The remaining fixtures in the Nedbank Cup are part of the PSL’s plans to resume the domestic club programme that has been on hold for two months due to the Covid-19 coronavirus pandemic.
The organisers of the Ke Yona competition told City Press on Friday that the banking firm had been in constant discussions with the PSL regarding the outstanding matches of the lucrative knockout competition, which is at the semifinal stage.
The semifinalists this year are Mamelodi Sundowns, who will play against Bidvest Wits, while Baroka FC were drawn against Bloemfontein Celtic.
The date of the final is traditionally marked for a week after the conclusion of the league campaign each season.
“Yes, the Nedbank Cup will form part of the PSL’s plans, as it is one of the competitions that have not yet been concluded in the current season,” Tobie Badenhorst, Nedbank’s head of sponsorships and cause marketing, wrote in an email response to questions from City Press on the status of the knockout competition.

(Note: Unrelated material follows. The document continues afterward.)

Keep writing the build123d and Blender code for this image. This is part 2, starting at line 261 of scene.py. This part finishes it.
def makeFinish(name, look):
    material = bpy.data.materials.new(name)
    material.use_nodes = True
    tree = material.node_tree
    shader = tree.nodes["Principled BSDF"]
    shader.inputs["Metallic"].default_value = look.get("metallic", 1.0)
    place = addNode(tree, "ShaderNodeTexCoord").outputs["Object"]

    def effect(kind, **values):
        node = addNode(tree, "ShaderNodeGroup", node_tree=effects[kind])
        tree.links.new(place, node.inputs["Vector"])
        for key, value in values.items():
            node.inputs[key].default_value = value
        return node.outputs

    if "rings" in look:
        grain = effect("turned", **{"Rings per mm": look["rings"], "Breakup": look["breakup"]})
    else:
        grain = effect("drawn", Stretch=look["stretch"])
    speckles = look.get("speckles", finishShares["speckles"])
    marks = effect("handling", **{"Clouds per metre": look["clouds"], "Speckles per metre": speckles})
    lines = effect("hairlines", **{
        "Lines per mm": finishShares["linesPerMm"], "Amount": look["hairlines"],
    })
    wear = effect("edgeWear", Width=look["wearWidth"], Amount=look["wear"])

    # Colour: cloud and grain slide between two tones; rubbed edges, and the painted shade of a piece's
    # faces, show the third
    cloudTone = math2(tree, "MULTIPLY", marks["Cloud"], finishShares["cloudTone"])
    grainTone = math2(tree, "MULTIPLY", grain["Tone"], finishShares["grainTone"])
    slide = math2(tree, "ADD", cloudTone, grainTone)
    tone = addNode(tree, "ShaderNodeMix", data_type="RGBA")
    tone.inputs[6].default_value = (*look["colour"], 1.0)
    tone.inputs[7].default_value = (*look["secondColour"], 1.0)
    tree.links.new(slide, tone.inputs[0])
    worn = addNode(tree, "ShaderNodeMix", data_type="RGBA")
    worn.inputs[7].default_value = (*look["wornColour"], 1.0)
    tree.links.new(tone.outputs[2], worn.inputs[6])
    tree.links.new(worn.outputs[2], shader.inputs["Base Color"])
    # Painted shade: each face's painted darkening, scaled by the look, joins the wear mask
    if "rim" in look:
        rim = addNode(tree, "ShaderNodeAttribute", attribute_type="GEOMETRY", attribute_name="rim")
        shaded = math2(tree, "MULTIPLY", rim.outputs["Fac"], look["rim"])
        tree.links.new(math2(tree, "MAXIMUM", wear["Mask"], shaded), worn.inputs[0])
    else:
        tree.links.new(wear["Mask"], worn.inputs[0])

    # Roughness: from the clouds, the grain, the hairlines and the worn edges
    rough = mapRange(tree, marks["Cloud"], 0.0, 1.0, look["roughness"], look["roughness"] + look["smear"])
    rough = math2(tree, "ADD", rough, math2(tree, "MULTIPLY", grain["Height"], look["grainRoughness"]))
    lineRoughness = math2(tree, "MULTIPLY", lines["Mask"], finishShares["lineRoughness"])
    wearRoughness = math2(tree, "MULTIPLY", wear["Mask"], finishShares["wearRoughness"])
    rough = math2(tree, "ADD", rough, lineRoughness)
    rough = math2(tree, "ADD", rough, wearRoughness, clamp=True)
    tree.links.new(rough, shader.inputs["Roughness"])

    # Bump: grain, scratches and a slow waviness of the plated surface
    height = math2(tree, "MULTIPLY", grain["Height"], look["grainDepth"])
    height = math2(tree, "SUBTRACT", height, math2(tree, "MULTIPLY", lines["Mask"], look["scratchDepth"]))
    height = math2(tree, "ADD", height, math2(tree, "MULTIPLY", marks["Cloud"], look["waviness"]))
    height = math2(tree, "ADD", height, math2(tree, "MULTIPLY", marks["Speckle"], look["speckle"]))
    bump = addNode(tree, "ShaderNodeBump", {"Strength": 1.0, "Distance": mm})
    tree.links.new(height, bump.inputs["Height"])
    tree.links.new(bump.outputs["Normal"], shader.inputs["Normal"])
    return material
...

“Our wish is for all safety measures and precautions to be considered in light of the Covid-19 pandemic, and to put the safety of the players and fans at the forefront of anything we do.
“We would like to ensure that all of the relevant stakeholders have been consulted in order for us to make an informed decision collectively. We are in constant dialogue with the PSL, and we’ll wait for further guidance as far as the remaining Nedbank Cup fixtures are concerned.”

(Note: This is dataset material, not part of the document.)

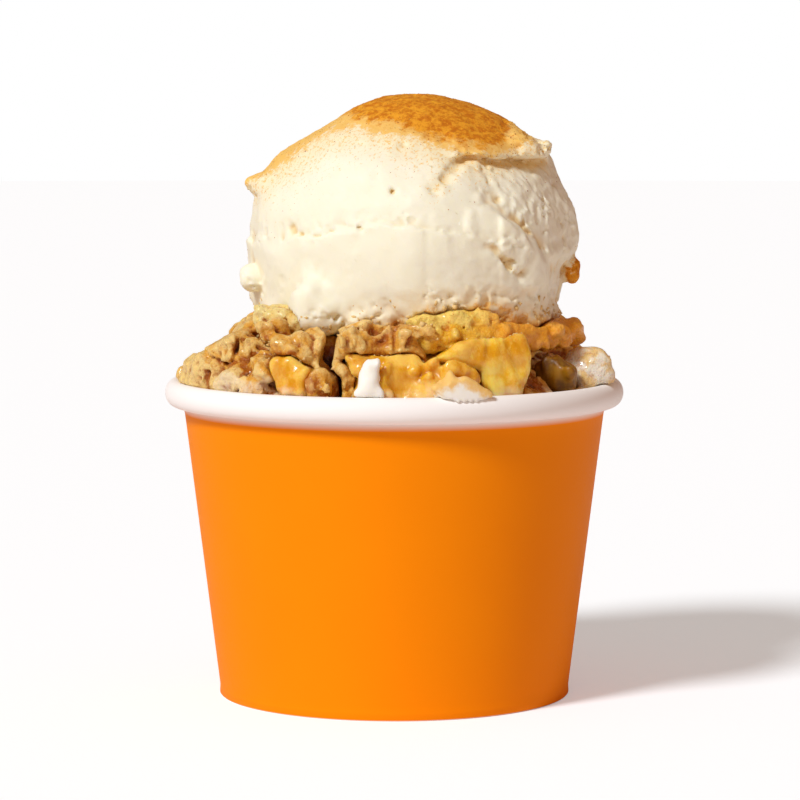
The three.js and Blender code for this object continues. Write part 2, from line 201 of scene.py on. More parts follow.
# Scoop
SCOOP_VOXEL = 0.48 / FINE
SCOOP_TOP = 125.3
SCOOP_MERGING = 0.004
GRAIN_SEED = 77
GRAINS_LOW = 92
GRAIN_SIZES = (0.1, 0.24)
# How far the corners of a grain lie from its middle, as shares of its size
GRAIN_SIDES = (0.6, 1.2)
# Rounding of the scoop all over, and more of it between two heights where it is smooth
SCOOP_ROUNDING = 0.9
SMOOTH_ROUNDING = 3.0
SMOOTH_HEIGHTS = (80, 92)
# Small lumps along the foot of the scoop: number, sizes, highest place and room kept from other pieces
FOOT_LUMPS = 170
FOOT_LUMP_SIZES = (0.5, 1.5)
FOOT_LUMPS_HIGH = 87
FOOT_LUMPS_CLEAR = 2.6
# Depth over which what belongs to the front or the back of the scoop fades in
SIDE_FADE = (2, 14)
# How far lines that are drawn for the front wander at the back
BACK_DRIFT = 6.0
# Lines across the front as [x, z]: edge of the golden dust, edge of the brown dust, lip of the cap, fold of
# the big ball and low fold behind
DUST_EDGE = [
    (-36, 103), (-29.8, 106.8), (-26, 108.4), (-23.7, 109.8), (-17.4, 114.6), (-12.9, 117.2), (-7.5, 118.3),
    (-2.2, 117.3), (1.6, 116), (5.2, 115.3), (9.6, 113.8), (14.3, 112.7), (20.2, 112.5), (23.3, 113),
    (25.5, 113.8), (29, 115.4), (36, 118),
]
BROWN_EDGE = [
    (-26, 120), (-18, 120.8), (-12, 121.6), (-9.9, 121), (-5.9, 119.9), (0, 118.9), (5.2, 116.7),
    (12.7, 114.9), (20, 113.6), (22.5, 115.5), (24, 119), (27, 125),
]
CAP_LIP = [(-36, 106), (-20, 108), (0, 113), (12, 112.8), (17.3, 113), (23.6, 112.4), (31, 112.2), (40, 111)]
FOLD_LINE = [
    (-36, 94), (-24, 96), (-18.9, 96.6), (-10, 98.6), (-2.8, 100), (3, 100), (9.4, 99), (16.2, 97.2),
    (18.2, 95.7), (20.8, 93.3), (23.3, 90.6), (24.9, 88.7), (28, 85), (36, 80),
]
LOW_LINE = [(-40, 92), (-20, 95), (0, 91), (20, 94), (40, 92)]
# Height up to which golden crumbs cling to the foot of the scoop, across the front as [x, z]
CRUMB_EDGE = [
    (-40, 78), (-24, 77.5), (-12, 77), (-6, 79), (2, 80.5), (8, 82.5), (15, 83), (24, 81.5), (32, 79),
    (40, 78),
]
# Middle of the flap of ice cream at the right and of the small tear above it, as [x, z]
FLAP_PATH = [(17.0, 99.8), (21.2, 97.8), (25.3, 94.0), (28.0, 89.2)]
FLAP_WIDE = 3.2
TEAR_PATH = [(8.4, 106.8), (11.0, 109.2), (14.6, 112.8)]
LEFT_CREASE = -28.8
# Pits in the front as [x, z, width, depth]
PITS = [(-0.3, 105.9, 0.5, 0.8), (23.4, 92.4, 0.8, 1.0), (25.6, 89.8, 0.8, 0.9), (-20.4, 98.6, 1.1, 0.6)]
# Lumps fused onto the scoop as [centre, half sizes, blend]: the pointed end of the cap, a tongue of melted
# cream and a knob at the left, and a bead of syrup at the right
SYRUP_BEAD = ((37.0, -5.0, 88.8), (1.7, 2.1, 2.7), 1.0)
SCOOP_LUMPS = [
    ((29.6, -7.0, 114.3), (2.8, 4.0, 1.5), 1.0),
    ((-16.3, -27.6, 82.2), (5.2, 3.2, 4.6), 3.5),
    ((-29.3, -9.0, 87.4), (2.8, 3.0, 3.0), 0.8),
    SYRUP_BEAD,
]
TONGUE_REACH = (-21.5, -11.0)


# Noise

def scrambled(value):
    """Repeatable random numbers from 0 to 1 for unsigned integers."""
    for shift, factor in ((15, 2246822519), (13, 3266489917)):
        value = (value ^ (value >> np.uint32(shift))) * np.uint32(factor)
    value = value ^ (value >> np.uint32(16))
    return value.astype(np.float32) * np.float32(1 / 2**32)


def in_cells(points, size):
    """Cell of each point in a grid of cubes, and its place in the cell from 0 to 1."""
    scaled = points / size + 100.5
    cells = np.floor(scaled)
    return cells, (scaled - cells).astype(np.float32)


def cell_keys(cells, seed):
    """For each axis, the numbers of a cell and of its neighbours on both sides."""
    keys = []
    for axis, prime in enumerate((73856093, 19349663, 83492791)):
        column = cells[:, axis].astype(np.int64).astype(np.uint32)
        keys.append([(column + np.uint32(step)) * np.uint32(prime) for step in (2**32 - 1, 0, 1)])
    keys[0] = [key ^ np.uint32(seed * 2654435 + 97) for key in keys[0]]
    return keys


def waves(points, size, seed):
    """Smooth noise from -1 to 1 with lumps of about the given size, and others for each seed."""
    cells, part = in_cells(points, size)
    part = part * part * part * (part * (part * 6 - 15) + 10)
    keys = cell_keys(cells, seed)
    shares = [(1 - part[:, axis], part[:, axis]) for axis in range(3)]
    total = np.zeros(len(points), np.float32)
    for x, y, z in np.ndindex(2, 2, 2):
        share = shares[0][x] * shares[1][y] * shares[2][z]
        total += share * scrambled(keys[0][x + 1] ^ keys[1][y + 1] ^ keys[2][z + 1])
    return 2 * total - 1


def cell_distance(points, size, seed):
    """Distance to the nearest of scattered points, as a share of the size between them."""
    cells, part = in_cells(points, size)
    keys = cell_keys(cells, seed)
    nearest = np.full(len(points), 9.0, np.float32)
    for steps in np.ndindex(3, 3, 3):
        key = keys[0][steps[0]] ^ keys[1][steps[1]] ^ keys[2][steps[2]]
        away = np.zeros(len(points), np.float32)
        for axis, step in enumerate(steps):
            spot = step - 1 + 0.08 + 0.84 * scrambled(key + np.uint32(7919 * (axis + 1)))
            away += (part[:, axis] - spot) ** 2
        np.minimum(nearest, away, out=nearest)
    return np.sqrt(nearest)


def ramp(value, low, high):
    """Smooth step from 0 at low to 1 at high."""
    share = np.clip((value - low) / (high - low), 0, 1)
    return share * share * (3 - 2 * share)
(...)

The PSL and Safa are locked in discussions to look at the possibilities around restarting the matches, with the ultimate goal of convincing government that the league will guarantee the safety and health of players.
City Press has learnt that a proposal should be ready for handing over to government this week.
Should government give football the all-clear to resume, there is the possibility of a Nedbank final without the fans, since mass gatherings remain prohibited under the current lockdown rules.
“The possibility of resuming the Nedbank Cup without spectators at the venues is a reality that we have to consider,” admitted Badenhorst.
He added that Nedbank would be guided by the PSL on the choice of venue for the remaining fixtures, including the final, which is traditionally the last fixture in the PSL calendar.
As for what the sponsors stand to lose without the fans at the cup matches, Badenhorst said: “We will not have the opportunity to engage with soccer fans through activities on the ground at the venues if the remaining fixtures are played behind closed doors. The safety of all individuals involved in various spheres of the game is of utmost importance in any approach that is taken.”
Should the Ke Yona be concluded, Badenhorst explained, they would be guided by the PSL in terms of the selection criteria and the awarding of the player of the tournament and most promising player of the tournament awards.
However, he refused to comment on whether the Covid-19 economic fallout would have any effect on Nedbank’s current contract with the PSL, especially since the bank is one of the main contributors to the league’s income from sponsorship.
“We have an existing contract with the PSL, which we are honouring,” he said.
The bank’s annual contribution of R80 million accounts for a big chunk of the PSL’s sponsorship income, as recorded in the league’s latest financial statement.
Nedbank Cup winners pocket a R7 million first-prize purse with an automatic qualification to the CAF Confederation Cup. GladAfrica Championship side TS Galaxy are the Ke Yona reigning champions.
Meanwhile, a task team comprising representatives from the PSL and Safa is expected to give feedback to the joint liaison committee this week.